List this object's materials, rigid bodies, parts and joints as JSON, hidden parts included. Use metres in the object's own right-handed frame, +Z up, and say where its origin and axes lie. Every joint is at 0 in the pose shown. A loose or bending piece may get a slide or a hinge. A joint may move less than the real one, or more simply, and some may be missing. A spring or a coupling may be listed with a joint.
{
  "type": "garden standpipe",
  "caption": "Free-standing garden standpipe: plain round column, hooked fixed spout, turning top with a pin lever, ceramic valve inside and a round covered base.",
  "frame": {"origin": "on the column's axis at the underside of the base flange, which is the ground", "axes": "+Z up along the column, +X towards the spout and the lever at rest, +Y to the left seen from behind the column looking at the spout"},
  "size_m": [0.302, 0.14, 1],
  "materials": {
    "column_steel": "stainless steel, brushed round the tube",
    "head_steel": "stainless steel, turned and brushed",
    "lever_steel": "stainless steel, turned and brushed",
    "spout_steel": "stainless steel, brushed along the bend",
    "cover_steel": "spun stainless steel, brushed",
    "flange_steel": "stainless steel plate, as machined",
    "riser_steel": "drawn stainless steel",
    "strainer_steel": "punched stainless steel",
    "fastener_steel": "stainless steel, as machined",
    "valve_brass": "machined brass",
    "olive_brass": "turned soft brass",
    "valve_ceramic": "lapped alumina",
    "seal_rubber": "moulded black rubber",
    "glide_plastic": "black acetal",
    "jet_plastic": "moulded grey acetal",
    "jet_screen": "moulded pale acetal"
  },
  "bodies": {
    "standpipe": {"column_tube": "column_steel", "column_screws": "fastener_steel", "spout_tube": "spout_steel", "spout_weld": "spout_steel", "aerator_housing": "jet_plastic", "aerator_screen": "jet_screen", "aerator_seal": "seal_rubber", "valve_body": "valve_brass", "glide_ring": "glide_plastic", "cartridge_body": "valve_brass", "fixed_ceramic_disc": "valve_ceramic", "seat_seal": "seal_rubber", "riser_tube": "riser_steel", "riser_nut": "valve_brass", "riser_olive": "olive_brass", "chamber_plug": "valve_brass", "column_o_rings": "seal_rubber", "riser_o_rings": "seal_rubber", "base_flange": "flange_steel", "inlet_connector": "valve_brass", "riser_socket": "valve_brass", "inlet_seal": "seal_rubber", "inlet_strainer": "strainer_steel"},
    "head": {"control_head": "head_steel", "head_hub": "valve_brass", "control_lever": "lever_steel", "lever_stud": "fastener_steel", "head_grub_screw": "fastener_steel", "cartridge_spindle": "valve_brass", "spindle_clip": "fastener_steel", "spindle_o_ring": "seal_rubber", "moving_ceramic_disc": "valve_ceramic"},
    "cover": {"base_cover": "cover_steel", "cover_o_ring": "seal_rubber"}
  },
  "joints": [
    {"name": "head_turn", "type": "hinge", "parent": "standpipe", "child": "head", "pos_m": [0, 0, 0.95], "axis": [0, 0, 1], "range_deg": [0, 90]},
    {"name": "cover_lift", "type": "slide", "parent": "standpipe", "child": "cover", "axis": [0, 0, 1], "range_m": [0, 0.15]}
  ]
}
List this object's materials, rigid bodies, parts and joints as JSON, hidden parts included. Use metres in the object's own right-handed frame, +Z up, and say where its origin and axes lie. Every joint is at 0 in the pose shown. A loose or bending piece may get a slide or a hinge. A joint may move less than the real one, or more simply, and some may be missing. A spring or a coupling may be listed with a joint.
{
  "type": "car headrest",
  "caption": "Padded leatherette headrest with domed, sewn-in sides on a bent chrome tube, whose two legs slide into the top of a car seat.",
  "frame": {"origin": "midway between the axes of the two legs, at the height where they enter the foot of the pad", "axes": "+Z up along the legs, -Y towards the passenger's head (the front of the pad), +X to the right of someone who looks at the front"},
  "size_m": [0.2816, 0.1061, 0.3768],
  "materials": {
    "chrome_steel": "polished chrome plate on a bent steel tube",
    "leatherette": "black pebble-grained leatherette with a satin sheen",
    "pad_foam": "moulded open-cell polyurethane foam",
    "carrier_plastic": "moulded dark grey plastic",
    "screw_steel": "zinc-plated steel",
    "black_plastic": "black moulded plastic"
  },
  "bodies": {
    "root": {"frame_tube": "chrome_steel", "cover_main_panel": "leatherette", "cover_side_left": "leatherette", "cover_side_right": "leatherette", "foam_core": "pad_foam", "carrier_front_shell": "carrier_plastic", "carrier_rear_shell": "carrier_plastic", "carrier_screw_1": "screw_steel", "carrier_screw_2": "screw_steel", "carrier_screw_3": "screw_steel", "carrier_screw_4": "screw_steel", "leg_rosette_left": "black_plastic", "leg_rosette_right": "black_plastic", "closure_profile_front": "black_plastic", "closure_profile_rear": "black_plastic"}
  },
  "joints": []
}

········

Type out all of the material again, word for word.

List this object's materials, rigid bodies, parts and joints as JSON, hidden parts included. Use metres in the object's own right-handed frame, +Z up, and say where its origin and axes lie. Every joint is at 0 in the pose shown. A loose or bending piece may get a slide or a hinge. A joint may move less than the real one, or more simply, and some may be missing. A spring or a coupling may be listed with a joint.
{
  "type": "garden standpipe",
  "caption": "Free-standing garden standpipe: plain round column, hooked fixed spout, turning top with a pin lever, ceramic valve inside and a round covered base.",
  "frame": {"origin": "on the column's axis at the underside of the base flange, which is the ground", "axes": "+Z up along the column, +X towards the spout and the lever at rest, +Y to the left seen from behind the column looking at the spout"},
  "size_m": [0.302, 0.14, 1],
  "materials": {
    "column_steel": "stainless steel, brushed round the tube",
    "head_steel": "stainless steel, turned and brushed",
    "lever_steel": "stainless steel, turned and brushed",
    "spout_steel": "stainless steel, brushed along the bend",
    "cover_steel": "spun stainless steel, brushed",
    "flange_steel": "stainless steel plate, as machined",
    "riser_steel": "drawn stainless steel",
    "strainer_steel": "punched stainless steel",
    "fastener_steel": "stainless steel, as machined",
    "valve_brass": "machined brass",
    "olive_brass": "turned soft brass",
    "valve_ceramic": "lapped alumina",
    "seal_rubber": "moulded black rubber",
    "glide_plastic": "black acetal",
    "jet_plastic": "moulded grey acetal",
    "jet_screen": "moulded pale acetal"
  },
  "bodies": {
    "standpipe": {"column_tube": "column_steel", "column_screws": "fastener_steel", "spout_tube": "spout_steel", "spout_weld": "spout_steel", "aerator_housing": "jet_plastic", "aerator_screen": "jet_screen", "aerator_seal": "seal_rubber", "valve_body": "valve_brass", "glide_ring": "glide_plastic", "cartridge_body": "valve_brass", "fixed_ceramic_disc": "valve_ceramic", "seat_seal": "seal_rubber", "riser_tube": "riser_steel", "riser_nut": "valve_brass", "riser_olive": "olive_brass", "chamber_plug": "valve_brass", "column_o_rings": "seal_rubber", "riser_o_rings": "seal_rubber", "base_flange": "flange_steel", "inlet_connector": "valve_brass", "riser_socket": "valve_brass", "inlet_seal": "seal_rubber", "inlet_strainer": "strainer_steel"},
    "head": {"control_head": "head_steel", "head_hub": "valve_brass", "control_lever": "lever_steel", "lever_stud": "fastener_steel", "head_grub_screw": "fastener_steel", "cartridge_spindle": "valve_brass", "spindle_clip": "fastener_steel", "spindle_o_ring": "seal_rubber", "moving_ceramic_disc": "valve_ceramic"},
    "cover": {"base_cover": "cover_steel", "cover_o_ring": "seal_rubber"}
  },
  "joints": [
    {"name": "head_turn", "type": "hinge", "parent": "standpipe", "child": "head", "pos_m": [0, 0, 0.95], "axis": [0, 0, 1], "range_deg": [0, 90]},
    {"name": "cover_lift", "type": "slide", "parent": "standpipe", "child": "cover", "axis": [0, 0, 1], "range_m": [0, 0.15]}
  ]
}
List this object's materials, rigid bodies, parts and joints as JSON, hidden parts included. Use metres in the object's own right-handed frame, +Z up, and say where its origin and axes lie. Every joint is at 0 in the pose shown. A loose or bending piece may get a slide or a hinge. A joint may move less than the real one, or more simply, and some may be missing. A spring or a coupling may be listed with a joint.
{
  "type": "car headrest",
  "caption": "Padded leatherette headrest with domed, sewn-in sides on a bent chrome tube, whose two legs slide into the top of a car seat.",
  "frame": {"origin": "midway between the axes of the two legs, at the height where they enter the foot of the pad", "axes": "+Z up along the legs, -Y towards the passenger's head (the front of the pad), +X to the right of someone who looks at the front"},
  "size_m": [0.2816, 0.1061, 0.3768],
  "materials": {
    "chrome_steel": "polished chrome plate on a bent steel tube",
    "leatherette": "black pebble-grained leatherette with a satin sheen",
    "pad_foam": "moulded open-cell polyurethane foam",
    "carrier_plastic": "moulded dark grey plastic",
    "screw_steel": "zinc-plated steel",
    "black_plastic": "black moulded plastic"
  },
  "bodies": {
    "root": {"frame_tube": "chrome_steel", "cover_main_panel": "leatherette", "cover_side_left": "leatherette", "cover_side_right": "leatherette", "foam_core": "pad_foam", "carrier_front_shell": "carrier_plastic", "carrier_rear_shell": "carrier_plastic", "carrier_screw_1": "screw_steel", "carrier_screw_2": "screw_steel", "carrier_screw_3": "screw_steel", "carrier_screw_4": "screw_steel", "leg_rosette_left": "black_plastic", "leg_rosette_right": "black_plastic", "closure_profile_front": "black_plastic", "closure_profile_rear": "black_plastic"}
  },
  "joints": []
}